Curiously, not once did Puschmann mention climate change. The defining issue of our time may have provided the impetus for Bitterfeld’s renaissance, but it was by now an incidental detail. There was too much else happening here — and up and down the length of Solar Valley, and all over Germany — to dwell on such gloomy topics. This is one of the upsides of acting boldly: you wind up too busy to wring your hands.
In much of the world, the official response to climate change from government and business leaders has been decidedly underwhelming. Few seriously dispute the assessment of Scientific American that stopping climate change represents “the most imposing scientific and technical challenge that humanity has ever faced,” but the reaction, particularly in Canada, has been a series of half shuffles, tentative and provisional and multiply compromised. We throw a little R&D money around and implement voluntary efficiency programs and pilot projects, but we are deathly afraid of big steps. Germany, meanwhile, has taken one giant step, skipping past the frustration and acrimony of a hundred incidental ones. To the surprise of a great many North American skeptics, the country has given birth to one of the world’s most verdant green industrial heartlands.
The engine of this radical transformation is the single most effective climate policy measure yet devised: a straightforward law called a feed-in tariff that obliges power distributors to purchase electricity from renewable sources for a fixed time, at fixed rates above market prices. The German fit (the Renewable Energy Sources Act, by name) sets the price for green power far higher than market rates — as much as seven times higher in the case of solar energy.

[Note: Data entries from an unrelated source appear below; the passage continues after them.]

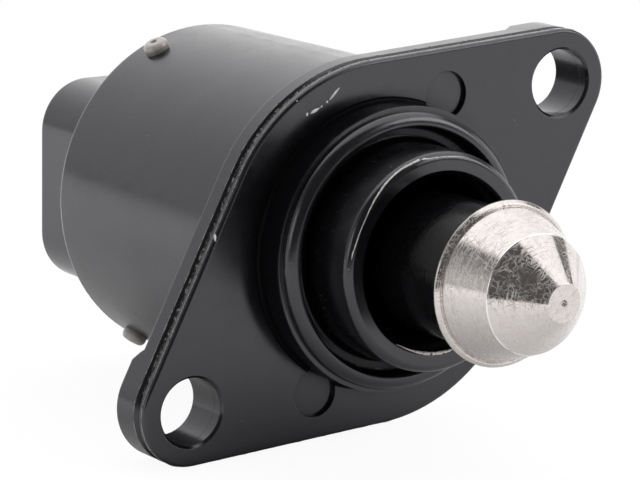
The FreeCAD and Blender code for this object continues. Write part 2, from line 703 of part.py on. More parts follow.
def return_spring():
    """Compression spring that takes up the play of the thread."""
    start = POCKET_FRONT + SPRING_SEAT_GAP + SPRING_WIRE
    end = SLEEVE_WALL_REAR - SPRING_SEAT_GAP - SPRING_WIRE
    length = end - start
    helix = Part.makeHelix(length / SPRING_TURNS, length, SPRING_RADIUS)
    section = Part.Wire([Part.makeCircle(SPRING_WIRE, Vector(SPRING_RADIUS, 0, 0), Vector(0, 1, 0))])
    wound = Part.Wire(helix.Edges).makePipeShell([section], True, True)
    wound.rotate(ORIGIN, Vector(0, 1, 0), 90)
    wound.translate(Vector(start, 0, 0))
    return wound


def save(name, shape):
    """Write one node's solids to its own file."""
    shape.exportStep(os.path.join("parts", name + ".step"))


def main():
    """Build every piece of the valve and write it."""
    os.makedirs("parts", exist_ok=True)
    front = STATOR_FRONT
    front_end = STATOR_FRONT - module_length()
    rear_start = STATOR_REAR + module_length()
    rear = STATOR_REAR
    terminals = [terminal(i) for i in range(TERMINAL_COUNT)]
    pieces = {
        "housing": housing(terminals),
        "front_cover": front_cover(),
        "front_stator_cup": stator_cup(front, front_end),
        "front_stator_plate": stator_plate(front_end, front),
        "rear_stator_cup": stator_cup(rear, rear_start),
        "rear_stator_plate": stator_plate(rear_start, rear),
        "front_bobbin": bobbin(front_end, front),
        "rear_bobbin": bobbin(rear, rear_start),
        "front_coil": coil(front_end, front),
        "rear_coil": coil(rear, rear_start),
        "bearing_outer_race": bearing_outer_race(),
        "bearing_inner_race": bearing_inner_race(),
        "bearing_balls": bearing_balls(),
        "ball_cage": ball_cage(),
        "rear_bush": rear_bush(),
        "spring_seat": spring_seat(),
        "rotor_magnet": rotor_magnet(),
        "rotor_hub": rotor_hub(),
        "lead_screw": lead_screw(),
        "plunger_sleeve": plunger_sleeve(),
        "pintle_cone": pintle_cone(),
        "return_spring": return_spring(),
    }
    for i, shape in enumerate(terminals):
        pieces["terminal_%d" % (i + 1)] = shape
    for name, shape in pieces.items():
        save(name, shape)


main()
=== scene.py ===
"""Looks of the idle air control valve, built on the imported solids.

Lengths in this file are millimetres unless a name or a comment says otherwise, and every mesh is written
in metres. The valve's axis is +X, the flange's mounting face is X = 0 and +Z is up.
"""
from __future__ import annotations

import logging
import math
from dataclasses import dataclass
from enum import Enum
from functools import partial
from typing import Any, Callable, Iterable, Sequence

import bpy
from mathutils import Matrix, Vector, noise


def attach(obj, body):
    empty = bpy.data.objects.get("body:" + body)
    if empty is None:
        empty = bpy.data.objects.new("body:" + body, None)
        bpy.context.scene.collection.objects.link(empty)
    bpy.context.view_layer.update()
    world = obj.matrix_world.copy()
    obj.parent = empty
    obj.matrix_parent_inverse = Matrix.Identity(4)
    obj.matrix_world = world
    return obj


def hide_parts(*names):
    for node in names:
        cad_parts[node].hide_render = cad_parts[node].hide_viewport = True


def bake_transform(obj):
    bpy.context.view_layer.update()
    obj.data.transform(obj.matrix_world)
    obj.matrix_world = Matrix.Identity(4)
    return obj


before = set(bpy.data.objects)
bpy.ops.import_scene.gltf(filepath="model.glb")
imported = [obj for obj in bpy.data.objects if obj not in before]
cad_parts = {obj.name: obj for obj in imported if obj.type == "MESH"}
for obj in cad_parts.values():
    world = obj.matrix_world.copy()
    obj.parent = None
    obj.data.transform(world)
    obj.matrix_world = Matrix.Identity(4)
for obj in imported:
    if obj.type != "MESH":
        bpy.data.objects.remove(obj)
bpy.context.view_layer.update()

LOG = logging.getLogger("valve")
MM = 0.001
PER_METRE = 1000.0

Point = tuple[float, float, float]
Corners = Sequence[Sequence[float]]
Surface = tuple[list[Point], list[list[int]]]
AddNode = Callable[..., bpy.types.Node]


def linear(hex_colour: str) -> tuple[float, float, float, float]:
    """Turn an sRGB hex colour into Blender's linear colour.

    Args:
        hex_colour: Six hex digits after a hash sign.

    Returns:
        Red, green, blue and an alpha of 1.
    """
    parts = [int(hex_colour[i:i + 2], 16) / 255.0 for i in (1, 3, 5)]
    red, green, blue = (c / 12.92 if c <= 0.04045 else ((c + 0.055) / 1.055) ** 2.4 for c in parts)
    return red, green, blue, 1.0


def socket(sockets: Any, name: str | int) -> Any:
    """Find a socket that is in use.

    Args:
        sockets: Inputs or outputs of a node.
        name: The socket's name, or its number where several share a name.

    Returns:
        The socket.
    """
    if isinstance(name, int):
        return sockets[name]
    return next(s for s in sockets if s.enabled and s.name == name)


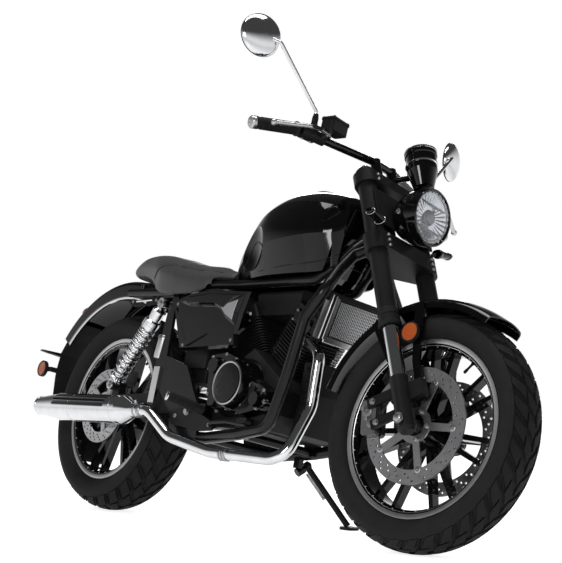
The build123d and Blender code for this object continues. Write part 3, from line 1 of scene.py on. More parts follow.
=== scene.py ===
"""Finishes, small parts and studio for a cruiser motorcycle parked on its side stand.

The CAD nodes give the main forms. This script gives every node its finish, puts treaded tyres, a
clear lens and a padded saddle in the place of four of them, adds what the solids leave out, such as
spring coils, links and bolts, and sets up the camera, the lamps and the floor.
Detail pieces are drawn in millimetres on the upright machine, with the rear axle over X = 0 and
the ground at Z = 0, and are then leaned and turned to where the parked machine has them.
"""

import json
import logging
from collections.abc import Sequence
from dataclasses import dataclass, field
from enum import Enum
from math import asin, atan2, copysign, cos, exp, hypot, radians, sin, sqrt, tau

import bmesh
import bpy
from mathutils import Matrix, Vector
from mathutils.bvhtree import BVHTree
from mathutils.kdtree import KDTree


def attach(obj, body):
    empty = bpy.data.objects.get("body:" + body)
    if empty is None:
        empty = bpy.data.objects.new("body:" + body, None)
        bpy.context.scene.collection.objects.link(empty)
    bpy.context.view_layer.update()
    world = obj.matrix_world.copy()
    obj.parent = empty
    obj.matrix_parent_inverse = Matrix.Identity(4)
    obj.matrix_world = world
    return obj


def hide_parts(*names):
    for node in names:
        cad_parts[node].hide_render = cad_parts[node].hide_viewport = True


log = logging.getLogger("motorcycle")
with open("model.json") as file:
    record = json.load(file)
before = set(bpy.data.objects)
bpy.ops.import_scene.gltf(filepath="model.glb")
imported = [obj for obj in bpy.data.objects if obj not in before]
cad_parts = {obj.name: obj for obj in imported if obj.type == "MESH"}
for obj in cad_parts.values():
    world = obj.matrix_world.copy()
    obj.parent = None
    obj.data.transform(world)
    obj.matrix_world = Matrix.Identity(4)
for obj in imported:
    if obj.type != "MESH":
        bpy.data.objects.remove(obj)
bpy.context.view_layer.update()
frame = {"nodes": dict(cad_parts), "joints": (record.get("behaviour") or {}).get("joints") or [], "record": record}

Triple = tuple[float, float, float]
Pair = tuple[float, float]
Inputs = dict[str | int, object]

# ---------------------------------------------------------------- sizes shared with the solids
WHEELBASE = 1385.0
RAKE = 25.0
TRAIL = 100.0
LEAN = 12.0
STEER_PARKED = 7.8
FRONT_TYRE_RADIUS = 307.0
REAR_TYRE_RADIUS = 320.0
MILLIMETRE = 0.001
UPPER_CLAMP_AT = 722.0
LOWER_CLAMP_AT = 518.0
SIGNAL_AT = 562.0
FRONT_HUB_HALF = 62.0
REAR_HUB_HALF = 86.0
DISC_GAP = 0.3
DISC_THICKNESS = 5.0
REFLECTOR_LEFT = 100.0

# directions and centres on the upright machine
ORIGIN = Vector((0.0, 0.0, 0.0))
AHEAD = Vector((1.0, 0.0, 0.0))
LEFT = Vector((0.0, 1.0, 0.0))
UP = Vector((0.0, 0.0, 1.0))
SIDES = (-1, 1)  # right, left
STEER_FOOT = Vector((WHEELBASE + TRAIL, 0.0, 0.0))
FORK_UP = Vector((-sin(radians(RAKE)), 0.0, cos(radians(RAKE))))
FORK_AHEAD = Vector((cos(radians(RAKE)), 0.0, sin(radians(RAKE))))
FRONT_AXLE = Vector((WHEELBASE, 0.0, FRONT_TYRE_RADIUS))
REAR_AXLE = Vector((0.0, 0.0, REAR_TYRE_RADIUS))
SHARP = 35.0  # edges that turn by more than this stay crisp


class Slot(Enum):
    """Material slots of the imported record."""

    FRAME_PAINT = "frame_paint"
    GLOSS_BLACK = "gloss_black"
    SATIN_BLACK = "satin_black"
    ENGINE_BLACK = "engine_black"
    MACHINED = "machined"
    DARK_ALLOY = "dark_alloy"
    CHROME = "chrome"
    STEEL = "steel"
    TYRE = "tyre"
    RUBBER = "rubber"
    SEAT_COVER = "seat_cover"
    BLACK_PLASTIC = "black_plastic"
    LENS = "lens"
    AMBER = "amber"
    CHAIN_STEEL = "chain_steel"


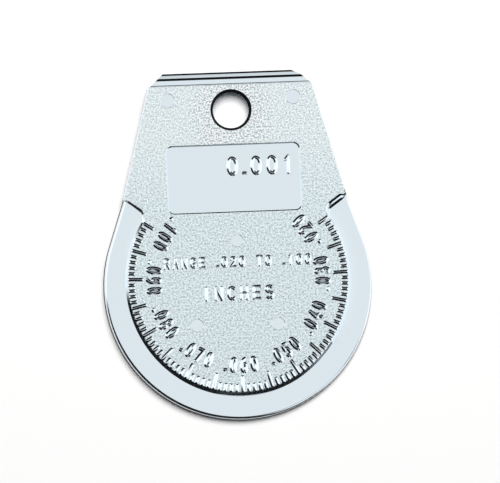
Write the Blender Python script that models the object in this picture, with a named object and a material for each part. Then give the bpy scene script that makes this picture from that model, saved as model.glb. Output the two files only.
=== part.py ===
# Spark plug gap gauge: one flat casting with a tapered measuring rim.
# The outline is a disc with a trapezoid head. The disc's margin is a ramp whose
# thickness, from the flat back, runs from .020 inch to .100 inch along the scale.
# Frame: origin at the disc's centre on the flat back, +X to the right, +Y to the
# head, +Z out of the face. Every length below is in millimetres, every angle in degrees.
import math

import bmesh
import bpy
from mathutils import Matrix

MM = 0.001
INCH = 25.4

# Disc and measuring ramp
RIM_RADIUS = 24.0
RIM_DROP = 0.9
FACE_RADIUS = 20.15
PLATE_THICKNESS = 2.9
SCALE_FIRST = 0.020 * INCH
SCALE_LAST = 0.100 * INCH
SCALE_HALF_SWEEP = 123.0
RIM_SEGMENTS = 82

# Shoulders, where the ramp ends against the head
SHOULDER_X = 19.8
SHOULDER_Y = 15.3
SHOULDER_TILT = 35.0
SHOULDER_FILLET = 1.8
FILLET_SEGMENTS = 8
NECK_STEP = 1

# Head
HEAD_TOP_Y = 35.1
HEAD_TOP_HALF_WIDTH = 14.6
HOLE_Y = 30.5
HOLE_RADIUS = 3.2
HOLE_RIM_RADIUS = 3.65
HOLE_CHAMFER = 0.6
HOLE_SEGMENTS = 48

# Lip at the top, which bends the electrode: a flat land, a sloped step, then a strip that
# leans gently away and ends in a bevel
LIP_LAND_START_Y = 35.3
LIP_LAND_END_Y = 36.06
LIP_STEP_Y = 36.5
LIP_TIP_Y = 37.06
LIP_END_Y = 37.4
LIP_END_HALF_WIDTH = 12.0
LIP_LAND_DROP = 0.15
LIP_STEP = 2.53
LIP_TIP = 2.43
LIP_BACK = 2.26

# Recessed panel in the head
PANEL_HALF_WIDTH = 12.0
PANEL_LOW_Y = 12.1
PANEL_HIGH_Y = 24.35
PANEL_CORNER = 1.2
PANEL_DEPTH = 0.35
CORNER_SEGMENTS = 6

# Raised graduations
BAND_RADIUS = 16.5
TICK_COUNT = 81
TICKS_PER_LONG = 5
TICK_WIDTH = 0.4
TICK_HEIGHT = 0.22
TICK_ROOT = 0.3
TICK_OUTER_RADIUS = 20.1
TICK_LONG_RADIUS = 16.9
TICK_SHORT_RADIUS = 18.4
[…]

Although Germany is not particularly windy and is kissed each year by about the same amount of sunlight as southern Alaska, it is now a global leader in the generation of energy from sun and wind, and in the production of solar panels and wind turbines. Its renewable energy industry employs about a quarter of a million people, and brought in almost $40 billion in revenue in 2007, up 10 percent from 2006 and nearly four times the figure for 2000. Seemingly every green power company on the planet has set up at least part of its shop there in recent years, including Arise Technologies, a solar company headquartered in southwestern Ontario, which announced in September 2007 that it would establish its first industrial-scale production facility in eastern Germany.
To most North American economists and policy wonks, the German fit reeks of any number of heresies, whether price fixing or central planning or some other acridly socialistic term deemed synonymous with eco-nomic suicide. But the frenetic activity at eastern German economic development offices is a direct result of the fit’s unorthodox pricing scheme, and one European nation after another has chosen to follow the German lead. The fit — an easily copied piece of legislation, unencumbered by the elaborate rules and fine calibrations of cap-and-trade regimes — has now spread to France, Greece, Ireland, Italy, and Spain.